In this way, proponents of the change argued, America would be differentiated from those “Godless Communists” in Russia and elsewhere, who were plotting our nation’s demise. It would also be a handy tool, they said, for “smoking out” Communists who would (supposedly) refuse to take a pledge which included mention of “God” in it. (Of course, this reasoning ignores one of the most fundamental political truths of our time, which is that, quite simply, that Communists lie, cheat, and steal with the best of ‘em, and would happily say anything—including “under God”-- if it served their interests.)
So, in spite of the fact that generations of American young people had done just fine reciting a Pledge which included no reference to God; in spite of the fact that the American republic had survived just fine as, simply, “one nation, indivisible”—the words “under God” were added, unquestioned (it was supposed) until the ruling of the Ninth Circuit Court of Appeals in 2002.
It was during the McCarthy period, too, that our national motto was officially changed, from “E pluribus unum” (“Out of many, one.”) to “In God we trust.”-- once again, to differentiate “us” from those who “didn’t believe”. It’s interesting to note that in both of these cases—for both the Pledge and the motto-- statements emphasizing American unity were, in fact, undermined by additions which sought to divide, separate, and differentiate.

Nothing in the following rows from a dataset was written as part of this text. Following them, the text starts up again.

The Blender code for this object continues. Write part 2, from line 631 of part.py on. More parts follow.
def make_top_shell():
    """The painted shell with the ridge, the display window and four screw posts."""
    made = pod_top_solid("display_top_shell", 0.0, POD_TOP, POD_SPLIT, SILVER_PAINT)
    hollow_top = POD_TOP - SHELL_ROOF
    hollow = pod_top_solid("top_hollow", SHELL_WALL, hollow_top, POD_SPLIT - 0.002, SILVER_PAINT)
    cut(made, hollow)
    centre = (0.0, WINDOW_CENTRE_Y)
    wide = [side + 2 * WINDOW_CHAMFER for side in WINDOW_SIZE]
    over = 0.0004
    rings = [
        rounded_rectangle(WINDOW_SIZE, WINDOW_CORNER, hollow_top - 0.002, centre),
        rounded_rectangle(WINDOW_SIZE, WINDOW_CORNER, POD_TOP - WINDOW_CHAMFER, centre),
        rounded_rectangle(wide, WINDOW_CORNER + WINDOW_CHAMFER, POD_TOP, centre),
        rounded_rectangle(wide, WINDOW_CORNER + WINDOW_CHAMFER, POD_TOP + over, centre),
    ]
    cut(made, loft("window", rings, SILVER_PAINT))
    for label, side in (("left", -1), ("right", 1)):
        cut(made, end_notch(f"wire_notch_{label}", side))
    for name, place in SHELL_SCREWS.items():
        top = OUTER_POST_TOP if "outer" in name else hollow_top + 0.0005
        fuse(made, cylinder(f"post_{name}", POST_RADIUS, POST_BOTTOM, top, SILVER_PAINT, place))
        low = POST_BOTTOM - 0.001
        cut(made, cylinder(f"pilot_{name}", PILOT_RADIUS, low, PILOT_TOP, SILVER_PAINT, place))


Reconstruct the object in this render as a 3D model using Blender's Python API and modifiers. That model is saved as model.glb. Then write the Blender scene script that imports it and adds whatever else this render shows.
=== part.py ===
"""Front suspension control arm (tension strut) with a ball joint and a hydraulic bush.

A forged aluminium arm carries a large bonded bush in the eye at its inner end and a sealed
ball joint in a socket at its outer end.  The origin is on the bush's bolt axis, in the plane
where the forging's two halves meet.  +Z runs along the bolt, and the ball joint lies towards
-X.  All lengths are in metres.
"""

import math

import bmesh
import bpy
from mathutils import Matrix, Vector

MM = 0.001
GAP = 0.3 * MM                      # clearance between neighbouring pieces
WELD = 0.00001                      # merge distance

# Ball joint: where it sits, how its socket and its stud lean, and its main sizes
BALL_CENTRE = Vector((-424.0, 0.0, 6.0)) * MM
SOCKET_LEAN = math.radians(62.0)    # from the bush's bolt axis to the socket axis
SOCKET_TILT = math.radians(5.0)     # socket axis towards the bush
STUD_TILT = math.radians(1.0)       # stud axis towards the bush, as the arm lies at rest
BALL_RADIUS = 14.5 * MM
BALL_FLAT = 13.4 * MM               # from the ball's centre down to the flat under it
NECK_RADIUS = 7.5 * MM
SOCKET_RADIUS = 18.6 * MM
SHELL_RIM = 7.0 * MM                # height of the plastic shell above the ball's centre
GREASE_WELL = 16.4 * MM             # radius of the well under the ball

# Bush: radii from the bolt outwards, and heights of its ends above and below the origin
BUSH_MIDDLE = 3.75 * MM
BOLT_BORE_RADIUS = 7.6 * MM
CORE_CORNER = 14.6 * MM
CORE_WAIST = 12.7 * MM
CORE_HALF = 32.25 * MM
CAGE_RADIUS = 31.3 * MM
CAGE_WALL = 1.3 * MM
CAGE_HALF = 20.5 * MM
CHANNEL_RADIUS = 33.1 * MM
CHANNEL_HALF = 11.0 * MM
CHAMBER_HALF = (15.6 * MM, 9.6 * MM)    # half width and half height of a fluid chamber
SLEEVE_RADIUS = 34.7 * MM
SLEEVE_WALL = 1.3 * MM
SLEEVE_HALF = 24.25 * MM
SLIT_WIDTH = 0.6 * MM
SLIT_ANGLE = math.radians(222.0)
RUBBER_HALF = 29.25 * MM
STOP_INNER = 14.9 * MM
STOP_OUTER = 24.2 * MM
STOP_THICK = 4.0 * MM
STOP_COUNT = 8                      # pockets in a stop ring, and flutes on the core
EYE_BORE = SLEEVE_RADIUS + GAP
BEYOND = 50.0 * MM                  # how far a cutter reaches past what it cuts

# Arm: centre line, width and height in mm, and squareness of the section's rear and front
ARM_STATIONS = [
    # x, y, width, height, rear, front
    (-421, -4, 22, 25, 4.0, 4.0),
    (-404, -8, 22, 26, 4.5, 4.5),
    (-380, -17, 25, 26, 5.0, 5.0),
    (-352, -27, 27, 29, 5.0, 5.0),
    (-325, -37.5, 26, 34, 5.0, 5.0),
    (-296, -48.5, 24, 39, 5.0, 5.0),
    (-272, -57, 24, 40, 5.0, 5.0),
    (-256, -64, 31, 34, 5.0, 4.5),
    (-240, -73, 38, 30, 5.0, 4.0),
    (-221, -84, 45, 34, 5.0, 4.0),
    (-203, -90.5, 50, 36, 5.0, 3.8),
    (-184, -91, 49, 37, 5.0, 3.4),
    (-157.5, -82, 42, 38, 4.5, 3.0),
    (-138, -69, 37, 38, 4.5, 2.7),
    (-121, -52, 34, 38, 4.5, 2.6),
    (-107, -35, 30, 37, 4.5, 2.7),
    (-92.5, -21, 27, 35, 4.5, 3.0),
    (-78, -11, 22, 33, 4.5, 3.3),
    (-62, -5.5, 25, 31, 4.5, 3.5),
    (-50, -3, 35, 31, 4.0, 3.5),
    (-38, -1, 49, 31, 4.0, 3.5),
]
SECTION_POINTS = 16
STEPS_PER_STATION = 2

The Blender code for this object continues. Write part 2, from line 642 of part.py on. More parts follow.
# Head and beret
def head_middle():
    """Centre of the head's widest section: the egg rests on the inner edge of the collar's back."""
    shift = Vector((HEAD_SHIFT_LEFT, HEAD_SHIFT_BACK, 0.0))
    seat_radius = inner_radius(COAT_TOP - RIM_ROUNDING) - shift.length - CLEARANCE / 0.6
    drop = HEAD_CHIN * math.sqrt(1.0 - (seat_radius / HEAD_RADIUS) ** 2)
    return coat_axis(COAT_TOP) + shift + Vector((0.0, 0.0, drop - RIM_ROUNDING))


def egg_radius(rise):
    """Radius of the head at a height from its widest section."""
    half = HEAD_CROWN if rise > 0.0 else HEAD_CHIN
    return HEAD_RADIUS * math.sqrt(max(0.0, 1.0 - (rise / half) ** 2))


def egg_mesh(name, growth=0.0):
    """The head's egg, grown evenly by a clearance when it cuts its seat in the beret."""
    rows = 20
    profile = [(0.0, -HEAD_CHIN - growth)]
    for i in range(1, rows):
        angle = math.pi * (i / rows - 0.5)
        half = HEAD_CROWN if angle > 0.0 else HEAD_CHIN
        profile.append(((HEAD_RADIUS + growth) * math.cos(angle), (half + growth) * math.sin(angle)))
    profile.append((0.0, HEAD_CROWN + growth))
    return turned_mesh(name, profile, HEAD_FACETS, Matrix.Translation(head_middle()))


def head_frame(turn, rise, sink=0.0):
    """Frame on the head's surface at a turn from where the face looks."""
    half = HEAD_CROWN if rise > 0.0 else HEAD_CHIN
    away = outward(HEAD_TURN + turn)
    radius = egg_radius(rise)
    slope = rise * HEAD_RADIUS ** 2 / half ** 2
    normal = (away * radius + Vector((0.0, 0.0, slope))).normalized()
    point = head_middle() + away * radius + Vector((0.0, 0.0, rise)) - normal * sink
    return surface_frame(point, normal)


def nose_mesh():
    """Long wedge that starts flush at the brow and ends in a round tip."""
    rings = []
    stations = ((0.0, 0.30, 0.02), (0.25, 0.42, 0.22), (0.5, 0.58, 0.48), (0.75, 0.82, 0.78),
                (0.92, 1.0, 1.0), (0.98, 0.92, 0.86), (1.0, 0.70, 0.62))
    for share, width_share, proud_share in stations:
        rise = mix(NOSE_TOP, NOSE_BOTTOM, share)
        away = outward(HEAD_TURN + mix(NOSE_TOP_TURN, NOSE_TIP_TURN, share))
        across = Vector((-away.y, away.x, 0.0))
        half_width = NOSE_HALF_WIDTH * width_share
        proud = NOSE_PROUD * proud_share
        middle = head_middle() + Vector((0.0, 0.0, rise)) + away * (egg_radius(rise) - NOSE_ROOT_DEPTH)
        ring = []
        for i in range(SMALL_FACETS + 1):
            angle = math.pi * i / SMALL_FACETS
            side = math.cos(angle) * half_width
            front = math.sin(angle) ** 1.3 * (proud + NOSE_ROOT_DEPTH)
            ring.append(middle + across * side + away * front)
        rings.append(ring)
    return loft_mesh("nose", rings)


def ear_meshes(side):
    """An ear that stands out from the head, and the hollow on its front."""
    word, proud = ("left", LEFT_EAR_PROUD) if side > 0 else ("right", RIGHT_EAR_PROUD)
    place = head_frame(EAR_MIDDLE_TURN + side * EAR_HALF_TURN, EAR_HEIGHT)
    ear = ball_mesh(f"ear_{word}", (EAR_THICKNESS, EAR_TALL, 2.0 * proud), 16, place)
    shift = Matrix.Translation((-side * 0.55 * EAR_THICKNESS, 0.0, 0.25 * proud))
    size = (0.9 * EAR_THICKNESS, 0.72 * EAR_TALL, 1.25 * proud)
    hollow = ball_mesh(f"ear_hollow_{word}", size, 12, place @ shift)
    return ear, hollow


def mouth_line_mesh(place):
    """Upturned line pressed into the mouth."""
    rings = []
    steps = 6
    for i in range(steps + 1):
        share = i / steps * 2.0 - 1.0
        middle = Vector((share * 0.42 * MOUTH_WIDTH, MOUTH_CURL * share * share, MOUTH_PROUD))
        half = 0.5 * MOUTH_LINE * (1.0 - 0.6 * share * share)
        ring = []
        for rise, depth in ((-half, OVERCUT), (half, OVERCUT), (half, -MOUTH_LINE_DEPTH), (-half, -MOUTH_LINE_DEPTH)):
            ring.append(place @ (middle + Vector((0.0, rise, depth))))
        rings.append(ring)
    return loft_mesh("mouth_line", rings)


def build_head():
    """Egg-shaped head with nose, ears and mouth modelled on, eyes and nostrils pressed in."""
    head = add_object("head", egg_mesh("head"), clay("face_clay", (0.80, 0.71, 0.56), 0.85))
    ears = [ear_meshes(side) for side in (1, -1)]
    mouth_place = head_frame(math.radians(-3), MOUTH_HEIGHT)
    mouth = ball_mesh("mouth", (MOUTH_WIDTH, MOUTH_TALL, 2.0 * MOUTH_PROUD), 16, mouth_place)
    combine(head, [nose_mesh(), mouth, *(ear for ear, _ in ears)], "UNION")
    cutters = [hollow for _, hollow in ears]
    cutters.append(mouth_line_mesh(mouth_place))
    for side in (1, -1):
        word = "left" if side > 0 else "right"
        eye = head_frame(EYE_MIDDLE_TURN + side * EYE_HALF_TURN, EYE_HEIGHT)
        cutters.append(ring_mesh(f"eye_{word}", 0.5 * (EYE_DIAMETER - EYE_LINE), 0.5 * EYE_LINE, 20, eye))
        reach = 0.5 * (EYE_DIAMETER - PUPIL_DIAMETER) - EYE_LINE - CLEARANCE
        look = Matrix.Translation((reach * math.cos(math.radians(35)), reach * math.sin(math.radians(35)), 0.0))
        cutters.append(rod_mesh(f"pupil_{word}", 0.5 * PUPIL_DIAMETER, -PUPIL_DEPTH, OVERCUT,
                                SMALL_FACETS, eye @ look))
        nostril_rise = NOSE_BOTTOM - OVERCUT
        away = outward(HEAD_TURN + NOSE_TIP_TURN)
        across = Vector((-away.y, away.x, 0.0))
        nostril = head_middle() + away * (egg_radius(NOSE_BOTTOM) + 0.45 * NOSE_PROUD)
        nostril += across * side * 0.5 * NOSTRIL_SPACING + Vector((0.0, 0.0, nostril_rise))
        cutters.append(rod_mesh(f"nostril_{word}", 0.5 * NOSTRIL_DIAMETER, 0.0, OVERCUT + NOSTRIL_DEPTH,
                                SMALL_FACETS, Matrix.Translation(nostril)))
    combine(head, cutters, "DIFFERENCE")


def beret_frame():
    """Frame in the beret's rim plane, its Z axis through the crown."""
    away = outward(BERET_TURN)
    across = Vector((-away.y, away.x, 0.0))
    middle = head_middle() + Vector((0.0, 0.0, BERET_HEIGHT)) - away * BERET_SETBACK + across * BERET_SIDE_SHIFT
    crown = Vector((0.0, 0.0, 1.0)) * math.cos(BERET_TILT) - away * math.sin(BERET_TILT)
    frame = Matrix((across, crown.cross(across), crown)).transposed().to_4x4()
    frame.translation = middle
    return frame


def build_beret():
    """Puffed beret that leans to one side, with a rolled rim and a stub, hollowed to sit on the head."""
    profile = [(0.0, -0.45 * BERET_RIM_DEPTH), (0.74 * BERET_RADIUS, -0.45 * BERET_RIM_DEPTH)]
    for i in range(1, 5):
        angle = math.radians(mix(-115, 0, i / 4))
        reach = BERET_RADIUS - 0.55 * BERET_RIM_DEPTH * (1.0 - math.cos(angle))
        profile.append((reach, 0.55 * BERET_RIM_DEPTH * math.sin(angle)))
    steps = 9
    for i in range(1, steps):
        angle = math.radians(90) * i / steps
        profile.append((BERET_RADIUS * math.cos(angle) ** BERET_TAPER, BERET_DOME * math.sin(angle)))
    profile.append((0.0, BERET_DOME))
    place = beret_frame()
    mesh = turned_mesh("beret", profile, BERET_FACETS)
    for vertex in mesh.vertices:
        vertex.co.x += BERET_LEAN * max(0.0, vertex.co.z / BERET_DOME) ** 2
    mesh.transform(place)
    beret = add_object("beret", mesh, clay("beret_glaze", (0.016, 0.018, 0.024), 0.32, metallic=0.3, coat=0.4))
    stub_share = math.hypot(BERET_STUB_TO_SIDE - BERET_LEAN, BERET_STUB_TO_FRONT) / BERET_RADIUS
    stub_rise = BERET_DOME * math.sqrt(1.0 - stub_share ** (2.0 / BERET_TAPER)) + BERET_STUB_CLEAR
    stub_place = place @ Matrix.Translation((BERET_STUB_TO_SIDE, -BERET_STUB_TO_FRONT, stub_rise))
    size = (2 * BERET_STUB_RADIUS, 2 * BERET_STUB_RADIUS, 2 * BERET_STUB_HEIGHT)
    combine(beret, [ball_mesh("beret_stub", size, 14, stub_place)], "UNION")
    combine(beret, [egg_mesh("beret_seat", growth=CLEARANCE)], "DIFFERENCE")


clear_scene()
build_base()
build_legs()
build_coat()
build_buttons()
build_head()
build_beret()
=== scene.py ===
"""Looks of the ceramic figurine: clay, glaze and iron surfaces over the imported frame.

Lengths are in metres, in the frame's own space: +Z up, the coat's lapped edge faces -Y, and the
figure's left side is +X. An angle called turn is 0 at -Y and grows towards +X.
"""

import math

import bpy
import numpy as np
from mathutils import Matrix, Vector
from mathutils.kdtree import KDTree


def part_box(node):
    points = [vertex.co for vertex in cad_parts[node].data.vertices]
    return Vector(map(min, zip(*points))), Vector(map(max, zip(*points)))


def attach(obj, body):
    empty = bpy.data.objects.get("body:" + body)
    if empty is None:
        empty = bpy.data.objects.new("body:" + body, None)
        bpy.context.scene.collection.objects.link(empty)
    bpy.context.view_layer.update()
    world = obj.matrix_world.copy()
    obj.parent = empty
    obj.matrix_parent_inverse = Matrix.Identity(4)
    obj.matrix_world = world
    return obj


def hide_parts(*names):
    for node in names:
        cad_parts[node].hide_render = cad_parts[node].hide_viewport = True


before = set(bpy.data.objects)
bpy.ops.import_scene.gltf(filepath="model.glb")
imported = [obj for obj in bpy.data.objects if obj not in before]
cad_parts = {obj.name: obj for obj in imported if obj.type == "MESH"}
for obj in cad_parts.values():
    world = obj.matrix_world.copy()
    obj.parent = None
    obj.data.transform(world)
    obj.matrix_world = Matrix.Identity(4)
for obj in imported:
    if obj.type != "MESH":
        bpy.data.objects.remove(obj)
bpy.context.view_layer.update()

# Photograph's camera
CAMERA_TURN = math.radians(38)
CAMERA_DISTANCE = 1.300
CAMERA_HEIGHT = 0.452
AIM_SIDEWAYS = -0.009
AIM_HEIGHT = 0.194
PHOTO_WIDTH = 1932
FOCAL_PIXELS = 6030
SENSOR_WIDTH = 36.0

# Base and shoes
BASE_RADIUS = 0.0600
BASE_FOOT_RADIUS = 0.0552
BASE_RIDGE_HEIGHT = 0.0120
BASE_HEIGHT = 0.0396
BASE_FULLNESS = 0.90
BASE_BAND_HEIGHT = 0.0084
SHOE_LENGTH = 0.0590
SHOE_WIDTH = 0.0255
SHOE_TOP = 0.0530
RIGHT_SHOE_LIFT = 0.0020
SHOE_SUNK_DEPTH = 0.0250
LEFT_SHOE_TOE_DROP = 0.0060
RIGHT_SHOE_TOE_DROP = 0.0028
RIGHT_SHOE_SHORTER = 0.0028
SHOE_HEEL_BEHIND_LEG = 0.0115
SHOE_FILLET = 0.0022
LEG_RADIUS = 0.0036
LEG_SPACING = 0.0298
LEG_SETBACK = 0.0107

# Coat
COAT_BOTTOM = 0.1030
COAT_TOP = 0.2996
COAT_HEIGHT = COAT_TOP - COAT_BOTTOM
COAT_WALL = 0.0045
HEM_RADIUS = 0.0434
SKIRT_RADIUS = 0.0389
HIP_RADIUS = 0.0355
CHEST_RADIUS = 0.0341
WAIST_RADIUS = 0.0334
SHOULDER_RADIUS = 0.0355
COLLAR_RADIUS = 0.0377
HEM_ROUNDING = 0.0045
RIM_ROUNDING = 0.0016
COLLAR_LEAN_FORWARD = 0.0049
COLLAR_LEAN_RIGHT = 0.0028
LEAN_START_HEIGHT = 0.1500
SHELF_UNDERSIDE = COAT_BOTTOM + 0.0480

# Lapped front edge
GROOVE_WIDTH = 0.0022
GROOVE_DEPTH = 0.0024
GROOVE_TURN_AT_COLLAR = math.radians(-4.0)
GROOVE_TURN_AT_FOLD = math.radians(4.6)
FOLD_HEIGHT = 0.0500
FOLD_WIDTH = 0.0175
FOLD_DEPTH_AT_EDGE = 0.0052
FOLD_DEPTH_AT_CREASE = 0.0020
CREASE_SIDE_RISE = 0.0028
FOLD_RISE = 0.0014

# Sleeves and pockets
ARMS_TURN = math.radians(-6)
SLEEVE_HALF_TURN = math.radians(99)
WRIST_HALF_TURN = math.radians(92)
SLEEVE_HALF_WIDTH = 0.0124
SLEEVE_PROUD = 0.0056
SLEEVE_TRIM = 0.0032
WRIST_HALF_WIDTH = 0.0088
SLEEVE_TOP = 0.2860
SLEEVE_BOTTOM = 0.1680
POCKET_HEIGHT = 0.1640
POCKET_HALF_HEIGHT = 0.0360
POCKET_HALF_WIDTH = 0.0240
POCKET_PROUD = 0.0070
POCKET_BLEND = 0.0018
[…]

Perhaps adding a little history, rather than hysteria, to our national discussion such issues can give us a little more perspective, and perhaps to remember that truly being a nation “under God” isn’t just about saying the words or wrapping ourselves in the flag. It’s about remembering the words of the ancient prophets:
To loose the bonds of injustice,
To undo the thongs of the yoke.
To let the oppressed go free,It’s about doing the hard work that needs doing truly to build a land of liberty and justice for all.